Com a crise diante do colapso da ajuda de Moscou, nos anos 90, mais 30 mil deixaram o país.

Nada, porém, se compara ao que ocorre hoje. Para muitos cubanos, uma das rotas mais populares para emigrar é o voo para a Nicarágua, do aliado Daniel Ortega. Desde 2021, um cubano pode entrar como "turista" no país centro-americano. E, de lá, iniciam uma longa caminhada até a fronteira entre o México e os EUA.

Para financiar o percurso de 3 mil quilômetros e os "coiotes" que fazem a travessia pelas fronteiras, os cubanos vendem suas casas por cinco mil dólares e mobilizam recursos da família, na esperança de escapar da escassez que toma conta do país.


 

O governo cubano não divulga números sobre isso.

Cubanos vendem tudo para deixar ilha, diz Padura

A situação de profunda crise que vive o país tem levado até mesmo os filhos de cubanos que dedicaram toda suas vidas ao governo a partirem para Miami.


 

"As pessoas estão vendendo tudo, ao preço que seja, para ir embora", diz o escritor Leonardo Padura, ao receber o UOL em sua casa.

A realidade é que essa desesperança é baseada em fatos reais. Com a guerra na Ucrânia e a crise na Venezuela, Cuba deixou de contar com seus aliados em Moscou e Caracas no fornecimento de combustível. O resultado: frequentes apagões pelo país e o uso da energia para abastecer os hotéis com turistas estrangeiros.


 

Em outubro de 2023, por exemplo, o déficit de energia era equivalente a 20% do consumo nacional. Nos postos de gasolina, motoristas relatam filas de até 24 horas. E, mesmo assim, sem garantias de abastecimento.

A falta de combustível passou a ter até um impacto político. As grandes caravanas de todo o canto do país para marcar as principais datas da revolução, em Havana, passaram a ser reduzidas ou até canceladas.


 

Outro símbolo da crise tem sido a questão do acesso aos alimentos. 85% da comida consumida no país é importada. Em meados de 2023, o presidente do Parlamento cubano, Esteban Lazo, admitiu que praticamente 100% da cesta básica estava sendo importada.

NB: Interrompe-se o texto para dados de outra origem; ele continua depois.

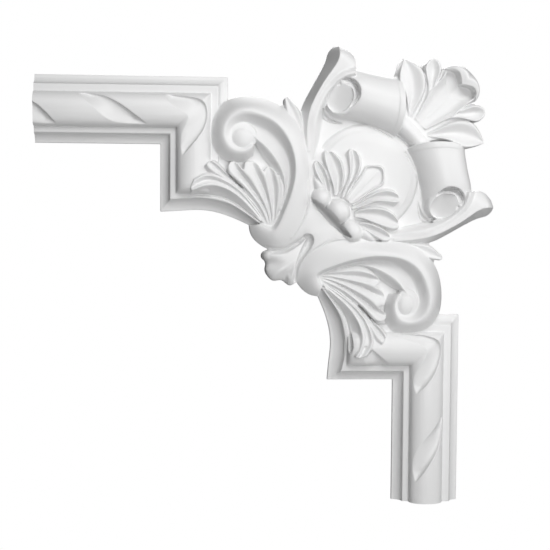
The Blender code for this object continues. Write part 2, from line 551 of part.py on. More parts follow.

A grande dependência passou a custar caro quando, nos mercados internacionais, o preço dos alimentos explodiu por conta da guerra na Ucrânia.

O UOL visitou os centros de distribuição de alimentos subsidiados para a população. Mas encontrou prateleiras vazias e um racionamento medido grama a grama. No momento em que se completa 60 anos da "libreta" — que cada cubano conta para garantir o acesso à comida a um preço baixo —, mesmo os funcionários dos locais de distribuição são irônicos.


 

"Isso é Cuba", disse uma mulher enquanto explicava que seu centro não contava com leite que o estado deveria garantir para as crianças. Em outro centro, era dia de frango. Mas apenas 500 gramas de carne por pessoa por mês.

O restante das necessidades os cubanos precisam comprar nos mercados convencionais, hoje a preços proibitivos depois da explosão do custo de vida.


 

Fontes do próprio governo Lula em Brasília admitem que a crise de alimentos em Cuba hoje justificaria um pedido de ajuda humanitária. Mas decretar tal condição está descartado — já que insinuaria o fracasso do modelo.